What about ‘Architects’?
Some companies have an additional level you can progress to, sometimes called “Architects” or “Partners”. This usually is much like a Senior DBA, but the DBA goes even deeper into one or two areas of specialization.
Architects generally have access to specialized environments for testing and design, sometimes do prototyping or advanced performance testing, and sometimes drive very nice cars.
People don’t call them in the middle of the night much. They’re afraid that means they won’t get to ride in the passenger seat of the nice car.
Here’s how to level up your DBA skills, even if your company doesn’t need a Senior DBA
Some environments don’t require too many Senior DBA skills. If you’ve just got a couple of SQL Servers and a small IT staff, things can stay pretty simple. The more complex the environment, the more those skills come in handy.
However, even in a smaller environment, DBAs can work toward building those skills.
One way to do this is by executing on the right projects at work:
- Make sure you truly master all the things a Junior DBA should know. Review my Junior DBA training plan and look for any gaps.
- Review your environment for any gaps in RPO/RTO or vulnerabilities to data loss or downtime that isn’t acceptable. Design recommendations to close that gap, and review it with your boss and business owners.

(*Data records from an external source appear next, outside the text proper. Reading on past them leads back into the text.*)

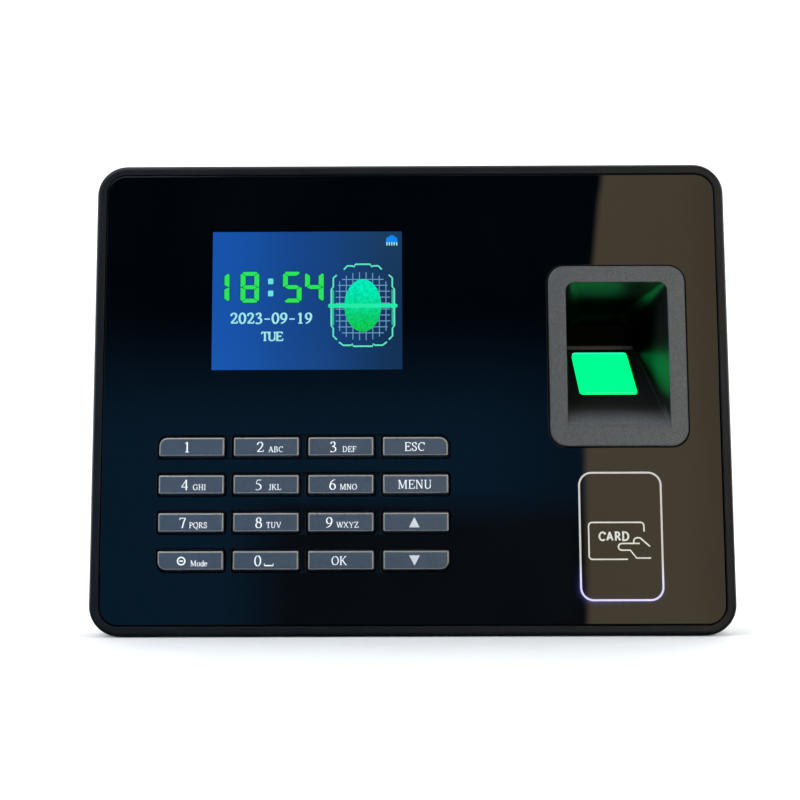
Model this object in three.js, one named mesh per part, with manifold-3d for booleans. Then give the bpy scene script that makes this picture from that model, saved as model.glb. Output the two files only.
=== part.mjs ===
// Fingerprint time-and-access terminal: a wall-hung box with a glossy front lens, a colour display,
// sixteen keys, a finger well with an angled optical window, a card zone, and a sheet-steel wall bracket.
// Units are millimetres. +X is to the right seen from the front, +Z is up, and the front faces -Y.
// Every depth below is measured from the front face of the lens, growing towards the wall.

import * as THREE from 'three';
import { mergeVertices } from 'three/addons/utils/BufferGeometryUtils.js';
import Module from 'manifold-3d';

const wasm = await Module();
wasm.setup();

// ---------------------------------------------------------------- driving dimensions

const WIDTH = 190;
const HEIGHT = 141;
const CORNER = 9.1;
const WALL = 2.2;
const GAP = 0.3;

const KEY_PROUD = 1.0;
const HOUSING_BACK = 13.6;
const PLATE_BACK = 14;
const HUMP_BACK = 31;
const BRACKET_FRONT = 34.2;
const BRACKET_BACK = 35.4;
const SHEET = BRACKET_BACK - BRACKET_FRONT;

const LENS = { z: HEIGHT / 2, w: 183.4, h: 134.4, r: 5.6, back: 1.5 };
const FRONT_WALL = { front: 1.8, back: 3.8 };
const EDGE_ROUND = 2.4;

const LCD = { x: -31.15, z: 99.5, w: 69.2, h: 50 };

const KEYS = {
  names: [
    ['key_1', 'key_2', 'key_3', 'key_esc'],
    ['key_4', 'key_5', 'key_6', 'key_menu'],
    ['key_7', 'key_8', 'key_9', 'key_up'],
    ['key_mode', 'key_0', 'key_ok', 'key_down'],
  ],
  firstX: -65,
  firstZ: 55.4,
  pitchX: 22.05,
  pitchZ: 11.1,
  w: 19.2,
  h: 5.5,
  corner: 2.4,
  smallCorner: 0.4,
  clearance: 0.4,
  flange: 1.0,
  travel: 0.8,
};

const WELL = {
  x: 61.6,
  z: 82.35,
  bezelW: 40.9,
  bezelH: 54.1,
  bezelR: 5,
  proud: 0.8,
  wall: 1.8,
  halfWidth: 15.2,
  top: 104.45,
  lipZ: 59.5,
  lipR: 4,
  deep: 24.6,
  deepHalfWidth: 10.6,
  roofSlope: 0.25,
  roofR: 5,
  floorStart: new THREE.Vector2(1.5, 63.5),
  floorEnd: new THREE.Vector2(25, 88),
};

const GLASS = { x: 61, w: 17.4, length: 20, depth: 16.5, z: 79.1, proud: 0.3, thickness: 3.2 };

const CARD = { x: 61.45, z: 28.85, w: 25.4, h: 38.2 };

const HUMP = { halfWidth: 84.3, top: 139, shoulderX: 9.3, shoulderZ: 12 };

const SCREW_X = 86;
const SCREW_Z = [9.5, 132];

const BRACKET = { w: 110, z0: 33.2, z1: 111.3, corner: 6.5 };
const EAR = { x: 58.4, zs: [35.75, 100.75], h: 5.3, tip: 27.2, lip: 2 };
const FAN_DROP = 65;

const TAB = { x: 7.6, headHalf: 10.9, headBottom: 124, top: 138.7, stemHalf: 4.9, bottom: 114.8, gap: 1.3 };

const RECESS = { x0: 9.1, x1: 22.2, z0: WALL, z1: 64, floor: 20, slotX0: 11.7, slotX1: 18.8, slotZ0: 7.1, slotZ1: 60 };

const BOARD = { x0: -78, x1: 34, z0: 8, z1: 125, front: 12.9, back: 14.5 };
const BOARD_SCREWS = [[-74, 12], [30, 12], [-74, 121], [30, 121]];

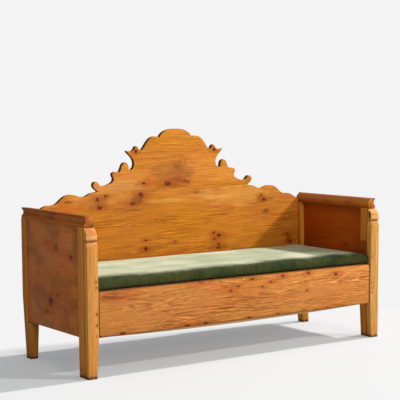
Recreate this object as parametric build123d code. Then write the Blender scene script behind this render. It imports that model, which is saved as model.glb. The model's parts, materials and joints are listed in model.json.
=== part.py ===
from build123d import *
import os

# Pull-out bench bed in pine, a settle whose front draws out on interleaved slats.
# Millimetres, +Z up, front towards -Y.  Origin: middle of the bench's box, on the floor.
# Every y below is counted from the face of the pilasters, towards the back.

# ---- whole bench ----
bench_width = 1900         # over the outer faces of the arm posts
box_bottom = 194           # underside of the side panels and the box back
seat_top = 421             # top edge of the front board
arm_top = 794              # crown of the arm rails
back_front = 649           # front face of the back boards
back_rise = 65             # arm top up to the glue line under the crest
box_back_rise = 29         # seat top up to the glue line over the box back

# ---- pull-out front ----
pilaster_width = 60
pilaster_top_width = 57     # narrower from the seat up
pilaster_thickness = 38
pilaster_foot = 48
front_board_lift = 5       # its underside above the underside of the side panels
front_board_setback = 4
front_board_thickness = 25
board_tenon_length = 30
board_tenon_thickness = 12
board_tenon_shoulder = 14
peg_diameter = 9
peg_proud = 0.8
peg_edge = 10              # peg centre to the pilaster's inner edge
peg_blind = 10             # wood left behind a peg
peg_heights = (62, 117)    # above the underside of the front board
pull_travel = 450

# ---- scroll on top of a pilaster, seen from the side ----
# heights here are counted down from the top of the pilaster
scroll_setback = 2
scroll_top_flat = 4
scroll_front = 48          # the scroll's foremost point
scroll_lip = 58            # end of the scroll's plain lip
scroll_neck = 67           # the neck under the lip
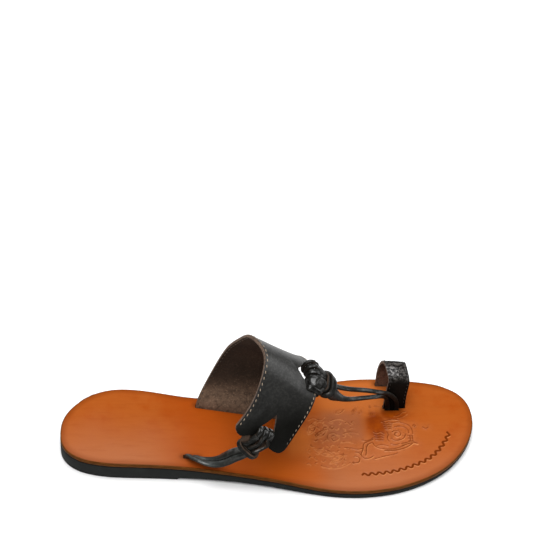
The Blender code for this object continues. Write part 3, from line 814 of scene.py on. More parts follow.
def sweep(name, line, facing, width, wall, material, closed=False, squareness=0.55):
    """A thong along a line of points, facing being the way that its grain side looks at each of them."""
    line = np.asarray(line, float)
    count = len(line)
    if closed:
        ways = np.roll(line, -1, axis=0) - np.roll(line, 1, axis=0)
    else:
        ways = np.gradient(line, axis=0)
    ways = units(ways)
    up = np.asarray(facing, float)
    up = units(up - ways * np.sum(up * ways, axis=1)[:, None])
    side = np.cross(ways, up)
    width = np.broadcast_to(width, count)
    wall = np.broadcast_to(wall, count)
    reach = reach_along(line)
    whole = reach[-1] + (reach[-1] - reach[-2] if closed else 0.0)
    columns = count if closed else count - 1

    def row_of(u):
        return np.round(u * columns).astype(int) % count

    def place(u, v):
        i = row_of(u)
        turn = 2 * math.pi * v
        across = squared(np.cos(turn), squareness) / 2 * width[i]
        over = squared(np.sin(turn), squareness) / 2 * wall[i]
        return line[i] + side[i] * across[:, None] + up[i] * over[:, None]

    def lay(u, v):
        return np.column_stack([np.where(u > 0.999, whole, reach[row_of(u)]) * MM, v])

    piece = new_grid(name, (columns, THONG_CORNERS), place, lay, material)
    close_seams(piece, not closed)
    return piece


def curved(route, count):
    """Middle line and facing of a thong along its route."""
    points = np.array(field(route, "point"), float)
    facing = np.array(field(route, "facing"), float)
    reach = reach_along(points)
    places = np.linspace(0, reach[-1], count)
    return natural_spline(reach, points, places), read_line(facing, reach, places)


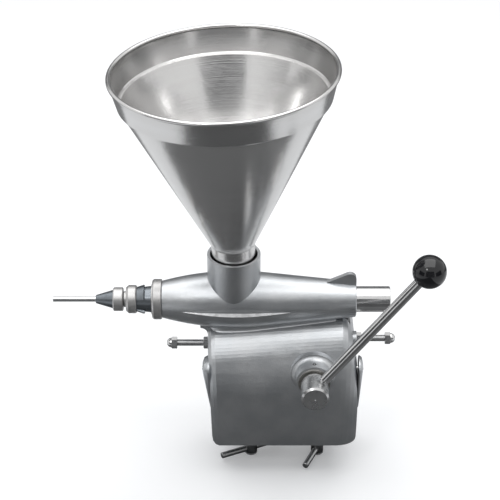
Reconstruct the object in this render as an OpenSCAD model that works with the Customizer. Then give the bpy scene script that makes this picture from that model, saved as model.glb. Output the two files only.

- Identify what area you want to specialize in, and starting to build up your knowledge there.
- Ask your boss to get involved in budgeting and planning for your SQL Server environment, if you aren’t already doing that.
- Design a project to review your SQL Server processes for setup and management and improve them strategically. Make high level recommendations with honest time estimates for how long it will take to adapt the processes, and go over them with your boss.
- If you don’t have a budget and plan set for ongoing learning / training / conferences, make a plan to fix that. This will require legwork on your part and persistence, but it’s well worth your time.
Being a Senior DBA requires being both independent and influential. As a Senior DBA, you advise the company about risks and what is best for their data– and that includes training you!